In their opinion there is deception in the provoked spiritist manifestations.
But in the event above there is no indication that the passenger was
playing a role in a comedy. That is how the spontaneous manifestations,
when supported by undisputable testimony, are of great relevance since
there is no room for suspicion of any kind. To the spiritists there is nothing
extraordinary about the fact above because they can explain it perfectly
well. To the eyes of the ignorant it will seem supernatural, marvelous.
To someone that knows the theory of the perispirit and the liberty of the
soul among the incarnated, it is all part of the laws of nature. A critic
greatly amused himself poking fun at the story of the man of with his
snuffbox published in the March 1859 issue of The Review, saying that
it was all the imagination of the sick lady. What is it that is more impossible
in that story than in this one? The two facts are explained by the
exactly same rule that governs the relationship between spirit and matter.

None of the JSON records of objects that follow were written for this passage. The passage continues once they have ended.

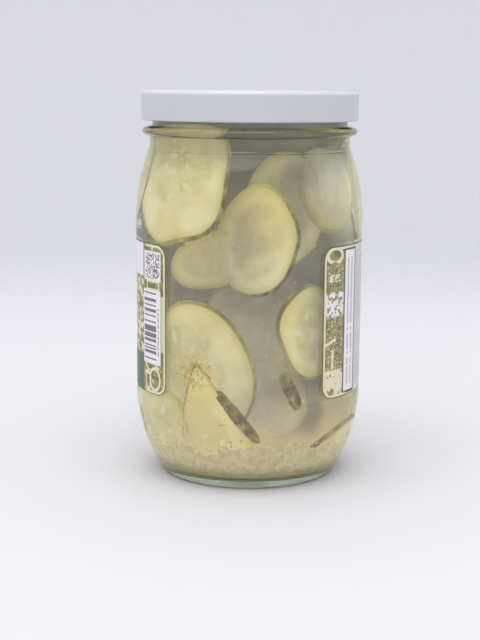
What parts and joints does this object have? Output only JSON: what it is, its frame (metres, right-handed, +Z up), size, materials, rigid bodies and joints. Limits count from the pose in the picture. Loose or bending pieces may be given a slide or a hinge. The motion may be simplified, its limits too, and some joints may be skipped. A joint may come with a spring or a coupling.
{
  "type": "pickle jar",
  "caption": "Clear round glass jar of pickled cucumber slices in cloudy brine, with a white twist-off lid and a wrap-around label that leaves a bare window.",
  "frame": {"origin": "middle of the flat ring that the jar stands on, on its axis", "axes": "+Z up along the jar's axis, -Y towards the bare window between the label's two ends, +X to the right of someone who faces that window"},
  "size_m": [0.096, 0.096, 0.162],
  "materials": {
    "clear_glass": "clear pressed glass with a faint green tint",
    "white_lid": "smooth white enamel on thin steel",
    "sealing_ring": "matte off-white sealing compound",
    "label_film": "satin printed film in cream, olive green and dark green fields",
    "brine_and_pickles": "pale yellow-green cucumber slices in cloudy grey brine"
  },
  "bodies": {
    "root": {"jar": "clear_glass", "lid": "white_lid", "seal": "sealing_ring", "label": "label_film", "contents": "brine_and_pickles"}
  },
  "joints": []
}
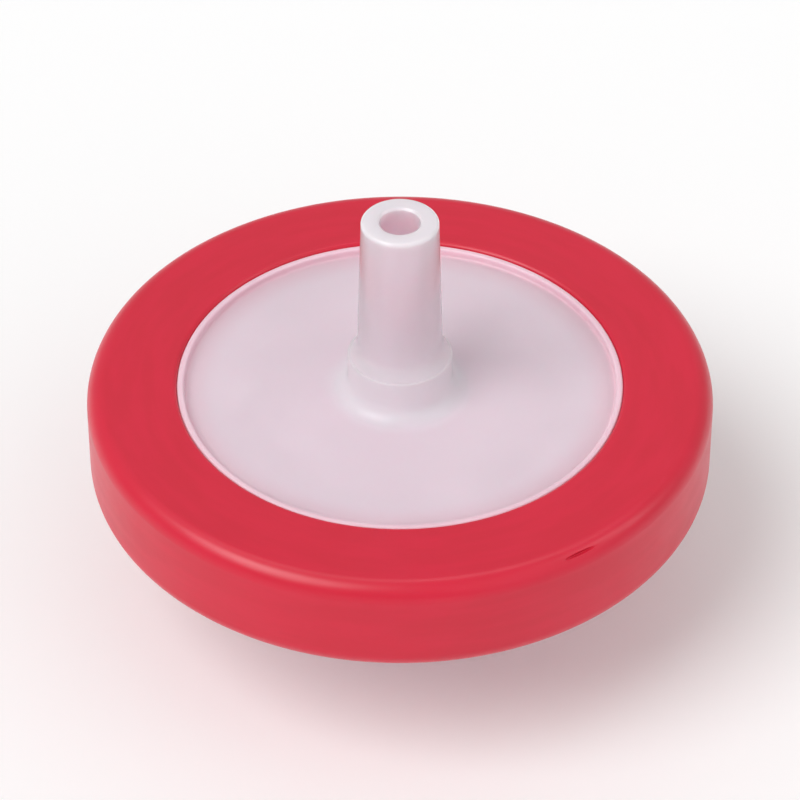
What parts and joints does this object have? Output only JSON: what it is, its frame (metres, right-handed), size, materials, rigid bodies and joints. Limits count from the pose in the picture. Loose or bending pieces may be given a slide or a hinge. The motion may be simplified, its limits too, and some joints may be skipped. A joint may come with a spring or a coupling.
{
  "type": "syringe filter",
  "caption": "Round syringe filter: translucent halves pinch a white membrane inside a red moulded ring, with a lock socket inlet and a slip tip outlet.",
  "frame": {"origin": "centre of the inlet hub's flat end, which it stands on", "axes": "+Z along the filter's axis, from the inlet hub to the slip tip; +X through one of the two lock lugs"},
  "size_m": [0.033, 0.033, 0.0238],
  "materials": {
    "ring_red": "glossy moulded polypropylene, solid red, with faint flow marks",
    "housing_milky": "natural polypropylene, milky and translucent, smooth",
    "membrane_white": "matt white porous PTFE, very fine grain"
  },
  "bodies": {
    "root": {"overmould_ring": "ring_red", "inlet_housing": "housing_milky", "outlet_housing": "housing_milky", "membrane": "membrane_white"}
  },
  "joints": []
}
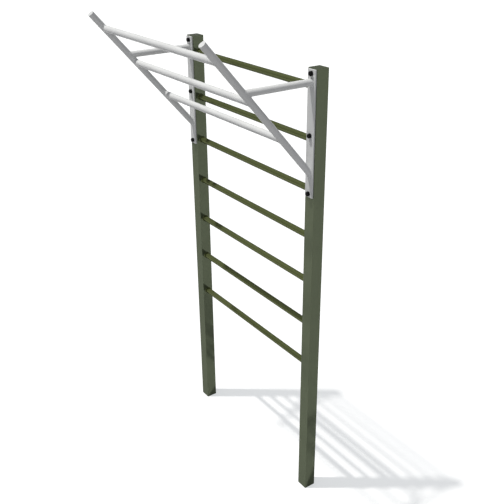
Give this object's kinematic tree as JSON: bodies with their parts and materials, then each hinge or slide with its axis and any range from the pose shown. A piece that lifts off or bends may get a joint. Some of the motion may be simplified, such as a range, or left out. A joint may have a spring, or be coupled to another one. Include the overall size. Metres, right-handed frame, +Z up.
{
  "type": "monkey bars",
  "caption": "Outdoor climbing ladder of square posts and round rungs, with an overhanging pull-up frame bolted to the tops of the posts.",
  "frame": {"origin": "on the ground, midway between the two posts' feet", "axes": "+Z up, X along the rungs with post_right at +X, -Y the front, over which the pull-up frame leans"},
  "size_m": [1.365, 0.7774, 3.1106],
  "materials": {
    "post_paint": "glossy olive-green powder coat with a fine metal flake",
    "rung_paint": "glossy olive-green powder coat with a fine metal flake, polished by hands",
    "frame_paint": "satin light grey-white powder coat",
    "black_plastic": "matt black nylon",
    "zinc_plated_steel": "bright zinc plate"
  },
  "bodies": {
    "root": {"post_left": "post_paint", "post_right": "post_paint", "post_lid_left": "post_paint", "post_lid_right": "post_paint", "rung_1": "rung_paint", "rung_2": "rung_paint", "rung_3": "rung_paint", "rung_4": "rung_paint", "rung_5": "rung_paint", "rung_6": "rung_paint", "rung_7": "rung_paint", "mounting_plate_left": "frame_paint", "mounting_plate_right": "frame_paint", "slanted_tube_left": "frame_paint", "slanted_tube_right": "frame_paint", "tube_end_cap_left": "frame_paint", "tube_end_cap_right": "frame_paint", "strut_left": "frame_paint", "strut_right": "frame_paint", "pull_up_bar_1": "frame_paint", "pull_up_bar_2": "frame_paint", "pull_up_bar_3": "frame_paint", "threaded_bushings": "zinc_plated_steel", "bolt_washers": "zinc_plated_steel", "frame_bolts": "zinc_plated_steel", "bolt_caps": "black_plastic"}
  },
  "joints": []
}
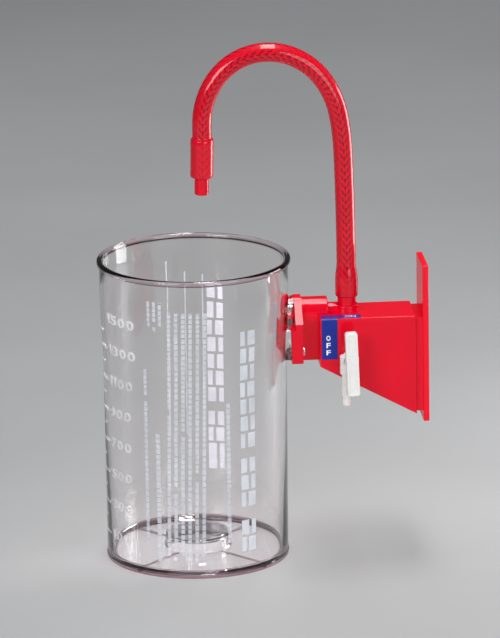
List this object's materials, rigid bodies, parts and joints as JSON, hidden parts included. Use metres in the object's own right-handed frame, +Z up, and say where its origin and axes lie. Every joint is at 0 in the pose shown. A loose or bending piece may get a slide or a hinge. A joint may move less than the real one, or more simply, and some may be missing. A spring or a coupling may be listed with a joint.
{
  "type": "suction canister",
  "caption": "Wall-mounted medical suction canister: clear graduated jar, moulded bracket with a vacuum stopcock, and a braided hose that plugs into the liner lid.",
  "frame": {"origin": "centre of the canister's base, on the surface it stands on", "axes": "+Z up along the canister's axis, +X from the canister to the wall bracket, the valve lever faces -Y"},
  "size_m": [0.2076, 0.122, 0.3305],
  "materials": {
    "clear_plastic": "clear, polished",
    "red_plastic": "semi-gloss moulded",
    "hose_pvc": "clear red PVC over braid",
    "white_plastic": "satin moulded",
    "blue_label": "printed film",
    "seal_rubber": "matte",
    "screw_steel": "bright"
  },
  "bodies": {
    "canister_and_bracket": {"canister": "clear_plastic", "port_seal": "seal_rubber", "bracket_housing": "red_plastic", "rear_cover": "red_plastic", "cover_screws": "screw_steel", "lug_screws": "screw_steel", "hose_fitting": "red_plastic", "vacuum_hose": "hose_pvc", "hose_connector": "red_plastic", "valve_body": "white_plastic", "plug_clip": "screw_steel", "valve_gasket": "seal_rubber", "valve_nut": "white_plastic", "duct_elbow": "white_plastic", "nose_seal": "seal_rubber", "boss_seal": "seal_rubber", "valve_label": "blue_label"},
    "lever": {"valve_handle": "white_plastic", "plug_seal_front": "seal_rubber", "plug_seal_rear": "seal_rubber"}
  },
  "joints": [
    {"name": "valve_turn", "type": "hinge", "parent": "canister_and_bracket", "child": "lever", "pos_m": [0.0965, -0.029, 0.129], "axis": [0, -1, 0], "range_deg": [-2, 88]}
  ]
}
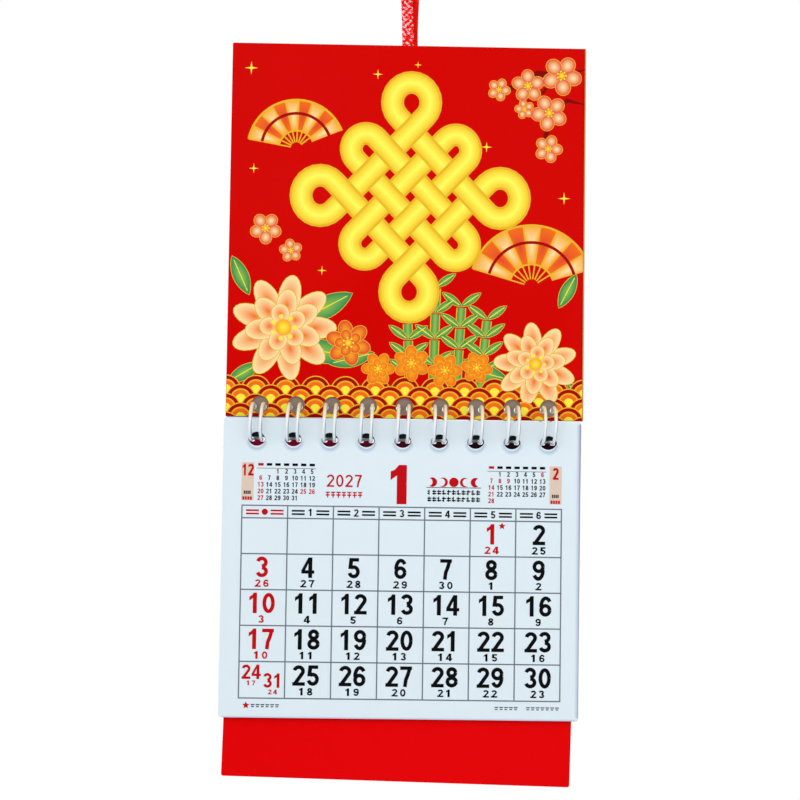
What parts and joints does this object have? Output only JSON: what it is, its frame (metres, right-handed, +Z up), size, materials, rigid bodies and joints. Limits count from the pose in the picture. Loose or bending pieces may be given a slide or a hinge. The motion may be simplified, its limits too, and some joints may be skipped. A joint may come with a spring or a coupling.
{
  "type": "wall calendar",
  "caption": "Small hanging wall calendar: glossy header card on a cord loop, with a block of month sheets and a backing board strung below it on a white twin-loop wire.",
  "frame": {"origin": "centre of the nail that the cord loop hangs on", "axes": "+Z up, the calendar's length; the printed front faces -Y; +X to the right as seen from the front"},
  "size_m": [0.084, 0.0115, 0.2351],
  "materials": {
    "header_card": "gloss laminated print",
    "patch_paper": "uncoated",
    "cord": "braided",
    "wire": "semi-gloss",
    "sheets": "matte",
    "board": "satin"
  },
  "bodies": {
    "header": {"header_card": "header_card", "cord_patch": "patch_paper", "hanging_cord": "cord"},
    "binding": {"wire_binding": "wire"},
    "pages": {"month_pages": "sheets"},
    "board": {"backing_board": "board"}
  },
  "joints": [
    {"name": "binding_turn", "type": "hinge", "parent": "header", "child": "binding", "pos_m": [0, -0.0045, -0.1478], "axis": [1, 0, 0], "range_deg": [0, 60]},
    {"name": "page_flip", "type": "hinge", "parent": "binding", "child": "pages", "pos_m": [0, -0.0045, -0.1478], "axis": [-1, 0, 0], "range_deg": [0, 175]},
    {"name": "board_swing", "type": "hinge", "parent": "binding", "child": "board", "pos_m": [0, -0.0045, -0.1478], "axis": [1, 0, 0], "range_deg": [0, 10]}
  ]
}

Besides, we ask all spiritists who have studied the theory of phenomena
if, by reading the facts that we have just reported, their attention was not
immediately attracted to the mode by which it can be produced; if they
did not find an explanation; if, as a consequence of the explanation, their
conclusion was not a possibility, and by force of that possibility, if their
reason was not more satisfied than if they had to accept it just as a matter
of faith, without the support of their intelligence? Those who criticized
us for presenting this theory forget that it is the result of long and patient
studies, that they could have done the same, as we have, working as much
as we did and still do every day; that by providing the means of understanding
phenomena we give it a foundation, a reason for its existence,
that silenced many critics and contributed by and large to the propagation
of Spiritism, considering that people accept it with more good will than
something that is understood in opposition to something that cannot be.